The Pachyderm team is proud to announce our first major release of 2019 - Pachyderm v1.9. Since we released v1.8 back in November of 2018 we’ve been hard at work, and v1.9 has the feature list to show for it. Let’s dive right in, there’s a lot to cover…
Support For Streaming Data
With v1.9 we’ve introduced a new Pachyderm concept called Spouts. The purpose of Spouts is to introduce the same provenance that Pachyderm provides for batch data to streaming data. And as far as we know, Pachyderm is the first data science platform to do it. With Spouts, teams can continuously ingest streaming data from platforms like Kafka, Nifi, and RabbitMQ directly into Pachyderm and use that data in their pipelines.
Pachyderm S3 Gateway
Back in February we mentioned that in 2019 Pachyderm will have new ways to access and manage data. Pachyderm v1.9 is the first major step towards honoring that promise and users can rejoice in the fact that they can now interact with their data directly instead of being constrained to the Pachyderm API. This will save users from having to build in extra pipeline steps to egress data out of Pachyderm just so it can be consumed by external resources.

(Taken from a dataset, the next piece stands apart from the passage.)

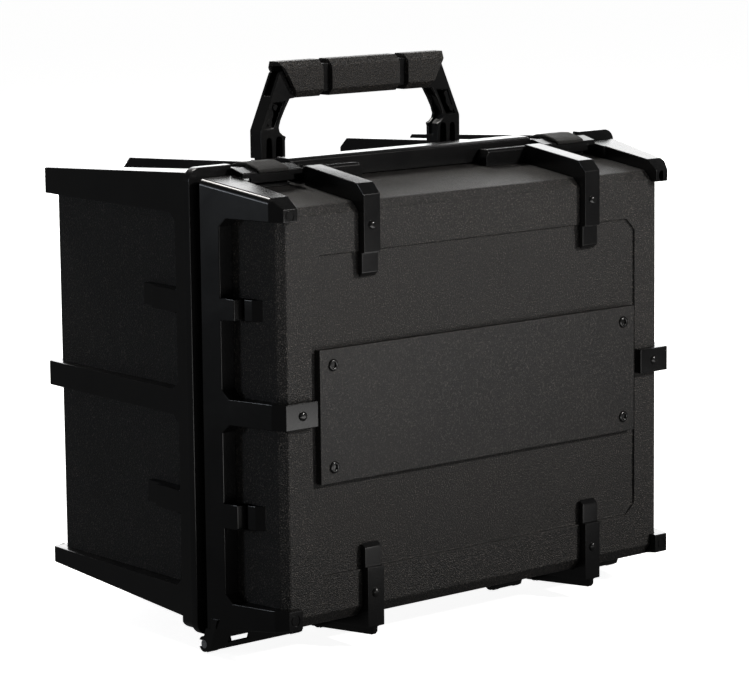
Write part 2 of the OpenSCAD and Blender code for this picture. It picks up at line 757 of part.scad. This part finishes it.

Transactions - Batch Your Pachctl PFS Commands
Another exciting addition in this release is a new set of Pachyderm commands called transactions. This new level of functionality enables users to not only batch multiple pachctl commands into a single transaction, but also have those changes be applied atomically across multiple Pachyderm elements.
Expanded Error Handling
In some cases, flaws or gaps in your data are expected and even anticipated. In these scenarios, teams need the ability to construct pipelines where expected errors won’t cause the entire pipeline to come to a halt. Thankfully, as of v1.9 users will be able to configure pipelines with error handling code that will instruct how the pipeline should proceed when facing certain errors.